Thursday, June 10, 2021

Entities, Properties and Codd's Sleight of Hand

A recent LinkedIn post tried to illustrate in graphic form some old bunk that had been debunked to death decades ago: the purported inferiority of relational relative to directed graph database management. The plethora of "Great viewpoint!", "great representation", "love this!", "like", "Nice!, "Very clever!" reactions it triggered confirm the lack of foundation knowledge and familiarity with history of the field in the industry, without which there cannot be any progress. I will not waste any time debunking it. Instead, I will use a quote by a participant in the exchange from a Date and Darwen (D&D) book to bring up an important insight by David McGoveran.
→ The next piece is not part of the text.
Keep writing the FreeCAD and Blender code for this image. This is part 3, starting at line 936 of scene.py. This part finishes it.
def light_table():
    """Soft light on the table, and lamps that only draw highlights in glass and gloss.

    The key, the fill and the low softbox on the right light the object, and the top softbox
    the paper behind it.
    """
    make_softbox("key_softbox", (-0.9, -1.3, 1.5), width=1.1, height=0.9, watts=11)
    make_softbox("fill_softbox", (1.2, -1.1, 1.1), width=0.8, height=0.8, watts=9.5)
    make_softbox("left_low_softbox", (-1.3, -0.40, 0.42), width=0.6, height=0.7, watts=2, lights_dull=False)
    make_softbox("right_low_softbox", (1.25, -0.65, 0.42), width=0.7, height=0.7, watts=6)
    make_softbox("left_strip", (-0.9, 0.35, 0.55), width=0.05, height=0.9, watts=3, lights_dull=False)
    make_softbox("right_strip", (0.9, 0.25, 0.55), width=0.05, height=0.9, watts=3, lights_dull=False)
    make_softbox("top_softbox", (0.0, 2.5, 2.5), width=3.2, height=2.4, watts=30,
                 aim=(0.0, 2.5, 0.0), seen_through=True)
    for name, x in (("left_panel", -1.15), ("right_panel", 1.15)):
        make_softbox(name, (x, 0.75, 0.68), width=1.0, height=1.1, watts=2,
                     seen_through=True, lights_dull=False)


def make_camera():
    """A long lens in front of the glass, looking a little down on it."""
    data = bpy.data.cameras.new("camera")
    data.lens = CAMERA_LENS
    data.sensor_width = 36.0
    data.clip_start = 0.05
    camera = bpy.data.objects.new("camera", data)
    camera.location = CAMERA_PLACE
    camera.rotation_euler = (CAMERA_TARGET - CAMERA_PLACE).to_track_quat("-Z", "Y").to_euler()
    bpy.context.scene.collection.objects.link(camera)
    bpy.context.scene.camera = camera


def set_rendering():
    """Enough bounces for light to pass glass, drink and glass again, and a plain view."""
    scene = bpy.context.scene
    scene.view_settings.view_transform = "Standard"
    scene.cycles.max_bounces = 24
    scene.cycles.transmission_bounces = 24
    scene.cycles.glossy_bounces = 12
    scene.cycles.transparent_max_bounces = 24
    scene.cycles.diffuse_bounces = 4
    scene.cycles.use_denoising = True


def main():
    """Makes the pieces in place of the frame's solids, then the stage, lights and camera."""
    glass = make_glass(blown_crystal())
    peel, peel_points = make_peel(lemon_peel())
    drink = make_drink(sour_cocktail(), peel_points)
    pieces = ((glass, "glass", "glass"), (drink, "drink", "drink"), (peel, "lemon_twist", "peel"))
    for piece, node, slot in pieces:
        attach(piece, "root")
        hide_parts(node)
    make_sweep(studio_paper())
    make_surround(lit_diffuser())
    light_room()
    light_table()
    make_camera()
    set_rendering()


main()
“Overall, we believe the most appropriate design will emerge if careful consideration is given to the distinction between (a) declarative sentences in natural language, on the one hand, and (b) the vocabulary used in the construction of such sentences on the other. As we showed in Chapter 2 (but simplifying slightly here), it is unencapsulated tuples in relations that stand for those sentences, and it is encapsulated domain values in attributes in those tuples that stand for particular elements — typically nouns — in that vocabulary. To say it slightly differently (and to repeat what we said in Chapter 2, albeit in different words): Domains, or types, give us values that represent things we might wish to make statements about; relations give us ways of making those statements. Consider once again the EMP relvar of Design R. Suppose that relvar includes the tuple:

TUPLE {EMP# 'E7',ENAME 'Amy',DEPT# 'D5',SALARY MONEY(60000)}

The existence of this tuple in the relvar means, by definition, that the database includes something that assert  that the following declarative sentence (statement) is true:

Employee E7, named Amy, is assigned to department D5 and earns a salary of $60,000."